--- START OF Provided data ---
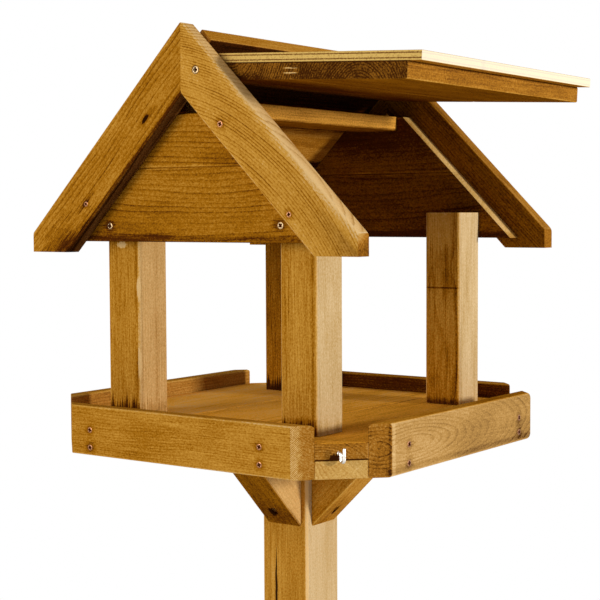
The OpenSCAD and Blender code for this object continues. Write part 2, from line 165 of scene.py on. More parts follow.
class Finish:
    """One material and the nodes in it."""

    def __init__(self, name):
        self.material = bpy.data.materials.new(name)
        self.material.use_nodes = True
        self.tree = self.material.node_tree
        self.tree.nodes.clear()

    def node(self, kind, settings=None, inputs=None, output=0):
        """Adds a node: its settings first, then the values or links of its sockets."""
        made = self.tree.nodes.new(kind)
        for name, value in (settings or {}).items():
            setattr(made, name, value)
        for name, value in (inputs or {}).items():
            if isinstance(value, Port):
                self.tree.links.new(value.socket, made.inputs[name])
            else:
                made.inputs[name].default_value = value
        return Port(self, made.outputs[output])

    def math(self, operation, *values):
        return self.node("ShaderNodeMath", {"operation": operation}, dict(enumerate(values)))

    def vector(self, operation, *values, output=0):
        settings = {"operation": operation}
        return self.node("ShaderNodeVectorMath", settings, dict(enumerate(values)), output)

    def split(self, vector):
        made = self.node("ShaderNodeSeparateXYZ", None, {0: vector}).socket.node
        return [Port(self, socket) for socket in made.outputs]

    def join(self, x, y, z):
        return self.node("ShaderNodeCombineXYZ", None, {0: x, 1: y, 2: z})

    def noise(self, vector, detail=2.0, roughness=0.5):
        """Smooth noise about 0, from -1 to 1 at most, one cell to a unit."""
        inputs = {"Vector": vector, "Scale": 1.0, "Detail": detail, "Roughness": roughness}
        return self.node("ShaderNodeTexNoise", {"normalize": False}, inputs)

    def rise(self, value, low, high):
        """0 below low and 1 above high, with a smooth step between. low may be the larger."""
        settings = {"interpolation_type": "SMOOTHSTEP"}
        if isinstance(low, (int, float)) and low > high:
            inputs = {0: value, 1: high, 2: low, 3: 1.0, 4: 0.0}
        else:
            inputs = {0: value, 1: low, 2: high, 3: 0.0, 4: 1.0}
        return self.node("ShaderNodeMapRange", settings, inputs)

    def least(self, first, second):
        return self.math("MINIMUM", first, second)

    def most(self, first, second):
        return self.math("MAXIMUM", first, second)

    def clamp(self, value):
        return self.node("ShaderNodeClamp", None, {0: value})

    def mix(self, share, first, second):
        """A colour between two: share 0 is the first."""
        inputs = {0: share, 6: first, 7: second}
        return self.node("ShaderNodeMix", {"data_type": "RGBA"}, inputs, 2)

    def ramp(self, share, first, middle, last):
        """A colour through three: share 0 is the first, a half the middle one, 1 the last."""
        lower = self.mix(self.clamp(share * 2), (*first, 1), (*middle, 1))
        return self.mix(self.clamp(share * 2 - 1), lower, (*last, 1))

    def surface(self, colour, roughness, bump=None, **fixed):
        """Ends the material in a Principled shader."""
        inputs = {"Base Color": colour, "Roughness": roughness}
        if bump is not None:
            height, strength = bump
            inputs["Normal"] = self.node(
                "ShaderNodeBump", None, {"Strength": strength, "Distance": MM, "Height": height}
            )
        inputs.update({name.replace("_", " "): value for name, value in fixed.items()})
        shader = self.node("ShaderNodeBsdfPrincipled", None, inputs)
        made = self.tree.nodes.new("ShaderNodeOutputMaterial")
        self.tree.links.new(shader.socket, made.inputs["Surface"])
        return self.material


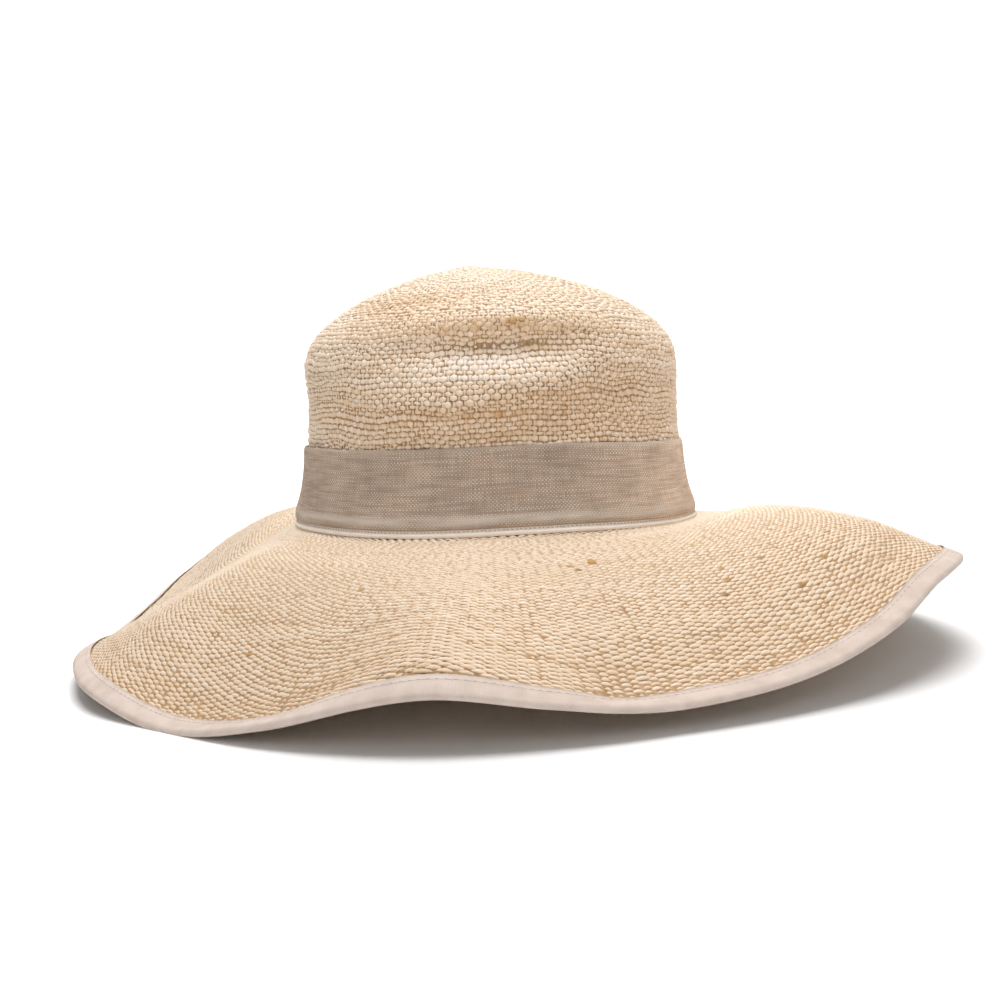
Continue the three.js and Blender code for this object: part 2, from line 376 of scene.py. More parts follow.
--- END OF Provided data ---
> Instruction: Extract every record and return it verbatim.

> Response for this exercise:
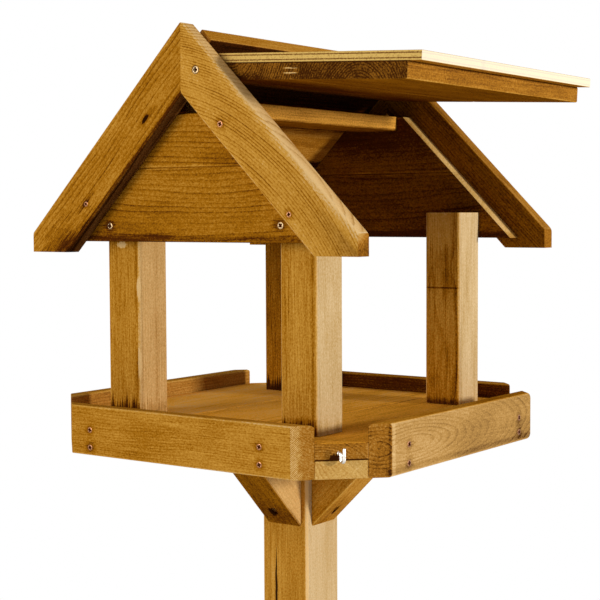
The OpenSCAD and Blender code for this object continues. Write part 2, from line 165 of scene.py on. More parts follow.
class Finish:
    """One material and the nodes in it."""

    def __init__(self, name):
        self.material = bpy.data.materials.new(name)
        self.material.use_nodes = True
        self.tree = self.material.node_tree
        self.tree.nodes.clear()

    def node(self, kind, settings=None, inputs=None, output=0):
        """Adds a node: its settings first, then the values or links of its sockets."""
        made = self.tree.nodes.new(kind)
        for name, value in (settings or {}).items():
            setattr(made, name, value)
        for name, value in (inputs or {}).items():
            if isinstance(value, Port):
                self.tree.links.new(value.socket, made.inputs[name])
            else:
                made.inputs[name].default_value = value
        return Port(self, made.outputs[output])

    def math(self, operation, *values):
        return self.node("ShaderNodeMath", {"operation": operation}, dict(enumerate(values)))

    def vector(self, operation, *values, output=0):
        settings = {"operation": operation}
        return self.node("ShaderNodeVectorMath", settings, dict(enumerate(values)), output)

    def split(self, vector):
        made = self.node("ShaderNodeSeparateXYZ", None, {0: vector}).socket.node
        return [Port(self, socket) for socket in made.outputs]

    def join(self, x, y, z):
        return self.node("ShaderNodeCombineXYZ", None, {0: x, 1: y, 2: z})

    def noise(self, vector, detail=2.0, roughness=0.5):
        """Smooth noise about 0, from -1 to 1 at most, one cell to a unit."""
        inputs = {"Vector": vector, "Scale": 1.0, "Detail": detail, "Roughness": roughness}
        return self.node("ShaderNodeTexNoise", {"normalize": False}, inputs)

    def rise(self, value, low, high):
        """0 below low and 1 above high, with a smooth step between. low may be the larger."""
        settings = {"interpolation_type": "SMOOTHSTEP"}
        if isinstance(low, (int, float)) and low > high:
            inputs = {0: value, 1: high, 2: low, 3: 1.0, 4: 0.0}
        else:
            inputs = {0: value, 1: low, 2: high, 3: 0.0, 4: 1.0}
        return self.node("ShaderNodeMapRange", settings, inputs)

    def least(self, first, second):
        return self.math("MINIMUM", first, second)

    def most(self, first, second):
        return self.math("MAXIMUM", first, second)

    def clamp(self, value):
        return self.node("ShaderNodeClamp", None, {0: value})

    def mix(self, share, first, second):
        """A colour between two: share 0 is the first."""
        inputs = {0: share, 6: first, 7: second}
        return self.node("ShaderNodeMix", {"data_type": "RGBA"}, inputs, 2)

    def ramp(self, share, first, middle, last):
        """A colour through three: share 0 is the first, a half the middle one, 1 the last."""
        lower = self.mix(self.clamp(share * 2), (*first, 1), (*middle, 1))
        return self.mix(self.clamp(share * 2 - 1), lower, (*last, 1))

    def surface(self, colour, roughness, bump=None, **fixed):
        """Ends the material in a Principled shader."""
        inputs = {"Base Color": colour, "Roughness": roughness}
        if bump is not None:
            height, strength = bump
            inputs["Normal"] = self.node(
                "ShaderNodeBump", None, {"Strength": strength, "Distance": MM, "Height": height}
            )
        inputs.update({name.replace("_", " "): value for name, value in fixed.items()})
        shader = self.node("ShaderNodeBsdfPrincipled", None, inputs)
        made = self.tree.nodes.new("ShaderNodeOutputMaterial")
        self.tree.links.new(shader.socket, made.inputs["Surface"])
        return self.material


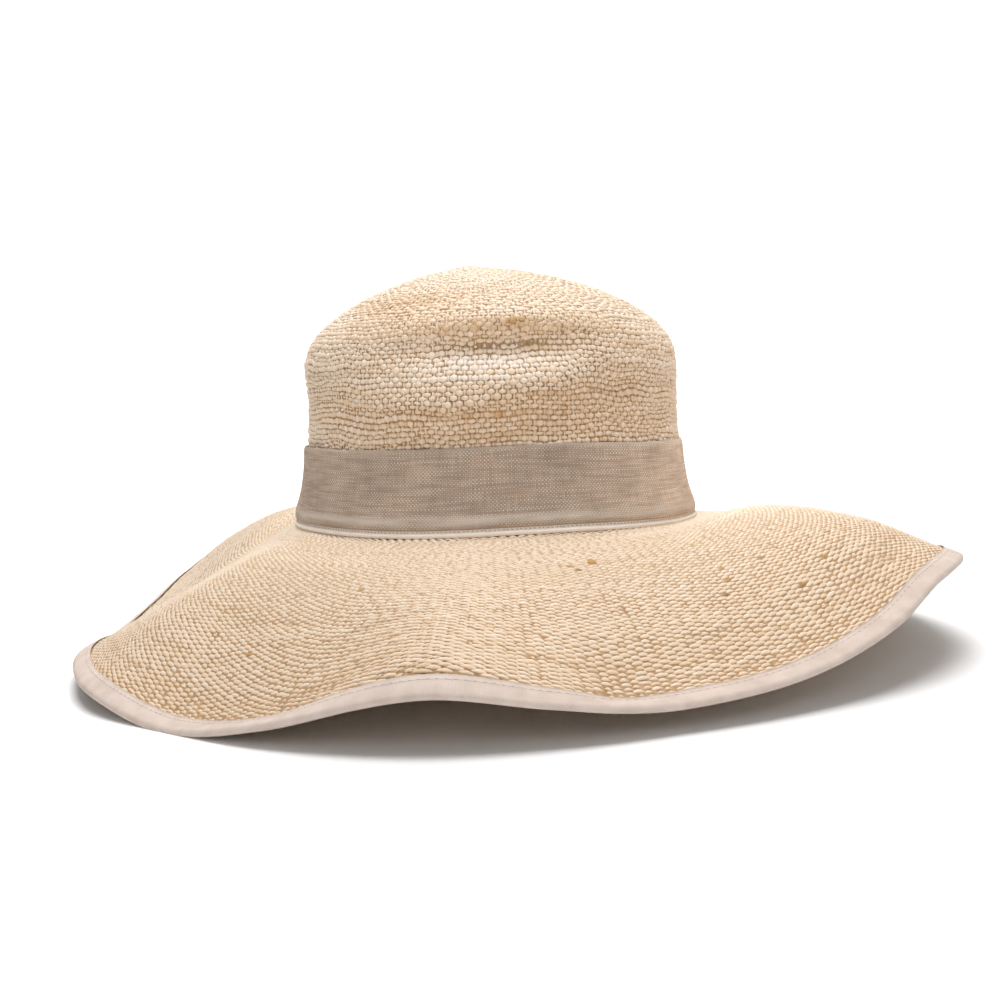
Continue the three.js and Blender code for this object: part 2, from line 376 of scene.py. More parts follow.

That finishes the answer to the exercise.